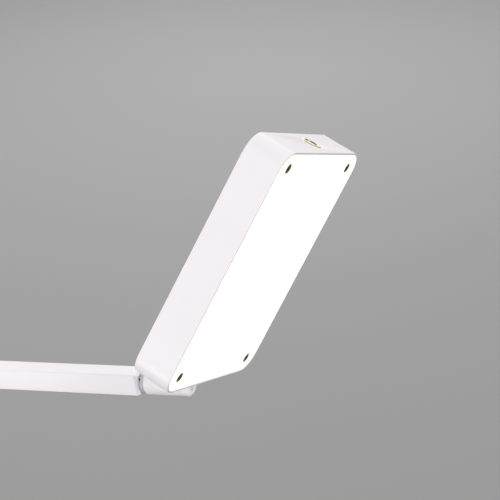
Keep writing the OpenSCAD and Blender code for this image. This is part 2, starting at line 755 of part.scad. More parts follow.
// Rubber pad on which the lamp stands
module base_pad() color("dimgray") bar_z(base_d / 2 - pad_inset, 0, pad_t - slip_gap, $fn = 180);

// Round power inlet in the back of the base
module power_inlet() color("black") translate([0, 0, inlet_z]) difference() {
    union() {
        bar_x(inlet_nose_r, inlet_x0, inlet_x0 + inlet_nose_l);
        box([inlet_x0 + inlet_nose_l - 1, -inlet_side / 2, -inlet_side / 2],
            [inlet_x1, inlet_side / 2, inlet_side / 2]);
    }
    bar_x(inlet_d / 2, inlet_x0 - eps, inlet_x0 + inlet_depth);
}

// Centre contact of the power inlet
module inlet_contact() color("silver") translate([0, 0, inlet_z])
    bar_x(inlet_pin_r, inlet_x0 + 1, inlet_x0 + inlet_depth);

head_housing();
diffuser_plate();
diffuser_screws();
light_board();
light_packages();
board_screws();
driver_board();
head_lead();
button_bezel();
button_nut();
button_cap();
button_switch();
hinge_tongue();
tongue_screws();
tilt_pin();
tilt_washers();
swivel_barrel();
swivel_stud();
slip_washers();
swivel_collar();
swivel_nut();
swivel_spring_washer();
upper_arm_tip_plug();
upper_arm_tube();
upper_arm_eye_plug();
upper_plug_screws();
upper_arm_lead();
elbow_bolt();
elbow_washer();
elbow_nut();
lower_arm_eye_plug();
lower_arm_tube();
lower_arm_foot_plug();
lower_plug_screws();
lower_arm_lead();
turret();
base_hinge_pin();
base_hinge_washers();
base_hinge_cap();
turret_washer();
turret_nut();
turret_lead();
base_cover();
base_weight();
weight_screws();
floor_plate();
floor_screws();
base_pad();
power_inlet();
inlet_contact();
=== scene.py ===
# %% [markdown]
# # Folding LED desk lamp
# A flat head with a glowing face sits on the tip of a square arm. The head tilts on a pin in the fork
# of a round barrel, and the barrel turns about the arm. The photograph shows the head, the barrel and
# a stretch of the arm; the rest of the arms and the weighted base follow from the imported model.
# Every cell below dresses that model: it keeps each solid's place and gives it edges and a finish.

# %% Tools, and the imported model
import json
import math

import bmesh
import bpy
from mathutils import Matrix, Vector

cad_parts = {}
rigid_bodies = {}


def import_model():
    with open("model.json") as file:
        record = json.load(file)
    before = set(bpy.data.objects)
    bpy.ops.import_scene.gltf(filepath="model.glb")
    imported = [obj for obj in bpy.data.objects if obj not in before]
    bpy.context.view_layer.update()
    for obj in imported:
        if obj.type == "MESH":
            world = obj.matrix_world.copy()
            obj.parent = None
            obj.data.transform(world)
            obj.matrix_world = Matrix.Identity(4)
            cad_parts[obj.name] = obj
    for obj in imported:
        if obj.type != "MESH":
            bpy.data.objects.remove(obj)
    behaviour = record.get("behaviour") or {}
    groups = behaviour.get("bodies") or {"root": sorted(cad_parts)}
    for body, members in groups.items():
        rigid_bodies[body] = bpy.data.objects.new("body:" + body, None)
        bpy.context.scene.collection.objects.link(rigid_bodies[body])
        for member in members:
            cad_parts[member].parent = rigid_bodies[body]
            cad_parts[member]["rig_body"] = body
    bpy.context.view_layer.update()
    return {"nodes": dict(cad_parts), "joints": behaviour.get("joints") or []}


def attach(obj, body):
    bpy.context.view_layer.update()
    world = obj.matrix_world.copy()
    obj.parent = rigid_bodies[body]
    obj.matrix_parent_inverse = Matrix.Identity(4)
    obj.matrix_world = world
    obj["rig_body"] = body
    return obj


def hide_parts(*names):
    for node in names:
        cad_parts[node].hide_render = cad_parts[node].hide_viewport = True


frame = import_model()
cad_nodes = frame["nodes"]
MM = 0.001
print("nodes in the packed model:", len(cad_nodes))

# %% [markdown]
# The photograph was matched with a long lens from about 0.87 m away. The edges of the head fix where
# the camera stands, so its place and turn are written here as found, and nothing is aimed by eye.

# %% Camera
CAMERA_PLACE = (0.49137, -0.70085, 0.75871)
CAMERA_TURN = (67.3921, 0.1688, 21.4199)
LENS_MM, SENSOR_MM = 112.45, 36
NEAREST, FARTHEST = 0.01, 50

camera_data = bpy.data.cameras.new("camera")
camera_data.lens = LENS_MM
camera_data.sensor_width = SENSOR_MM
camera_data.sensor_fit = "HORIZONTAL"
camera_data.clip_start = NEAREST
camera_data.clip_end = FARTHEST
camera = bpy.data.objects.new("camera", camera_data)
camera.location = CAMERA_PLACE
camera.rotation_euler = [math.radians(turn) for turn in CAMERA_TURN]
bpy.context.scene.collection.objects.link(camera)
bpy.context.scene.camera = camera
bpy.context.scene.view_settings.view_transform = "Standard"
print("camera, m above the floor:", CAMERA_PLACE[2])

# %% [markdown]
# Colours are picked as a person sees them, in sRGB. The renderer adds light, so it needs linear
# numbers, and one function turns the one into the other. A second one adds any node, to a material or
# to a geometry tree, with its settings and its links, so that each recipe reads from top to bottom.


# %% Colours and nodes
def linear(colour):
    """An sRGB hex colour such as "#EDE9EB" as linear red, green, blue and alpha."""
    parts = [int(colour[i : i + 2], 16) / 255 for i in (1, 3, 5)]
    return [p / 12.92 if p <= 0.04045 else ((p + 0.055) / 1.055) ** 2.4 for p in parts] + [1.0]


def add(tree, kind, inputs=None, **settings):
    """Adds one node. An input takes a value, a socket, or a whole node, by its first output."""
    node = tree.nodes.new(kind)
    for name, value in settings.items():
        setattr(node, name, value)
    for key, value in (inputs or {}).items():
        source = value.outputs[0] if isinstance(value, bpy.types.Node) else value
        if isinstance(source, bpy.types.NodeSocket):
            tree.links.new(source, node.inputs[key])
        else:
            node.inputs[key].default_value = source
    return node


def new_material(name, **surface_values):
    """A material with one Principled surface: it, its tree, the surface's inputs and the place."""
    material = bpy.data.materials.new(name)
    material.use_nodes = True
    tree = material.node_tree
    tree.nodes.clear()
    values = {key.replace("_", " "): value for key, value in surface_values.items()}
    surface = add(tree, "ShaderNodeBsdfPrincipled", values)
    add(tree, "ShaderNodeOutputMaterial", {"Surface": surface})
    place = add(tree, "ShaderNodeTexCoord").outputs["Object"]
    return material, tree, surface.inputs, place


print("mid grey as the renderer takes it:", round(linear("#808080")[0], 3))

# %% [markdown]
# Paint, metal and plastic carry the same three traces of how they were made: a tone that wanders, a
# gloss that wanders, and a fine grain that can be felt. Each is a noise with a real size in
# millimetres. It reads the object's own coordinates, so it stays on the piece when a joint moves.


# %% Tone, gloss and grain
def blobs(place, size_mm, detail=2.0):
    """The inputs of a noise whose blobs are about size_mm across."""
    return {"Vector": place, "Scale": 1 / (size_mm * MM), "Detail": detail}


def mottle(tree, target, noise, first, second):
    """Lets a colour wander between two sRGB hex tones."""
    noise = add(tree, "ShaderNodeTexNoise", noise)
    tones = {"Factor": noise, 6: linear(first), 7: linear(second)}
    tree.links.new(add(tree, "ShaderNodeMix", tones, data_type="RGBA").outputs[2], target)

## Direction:
Return only the lines spanning from the first line of the material through the line with "slip_gap, $fn = 180);", copied exactly, both ends kept.

## Output of the task:
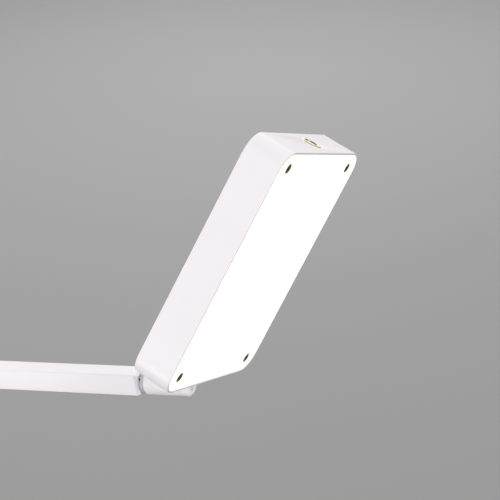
Keep writing the OpenSCAD and Blender code for this image. This is part 2, starting at line 755 of part.scad. More parts follow.
// Rubber pad on which the lamp stands
module base_pad() color("dimgray") bar_z(base_d / 2 - pad_inset, 0, pad_t - slip_gap, $fn = 180);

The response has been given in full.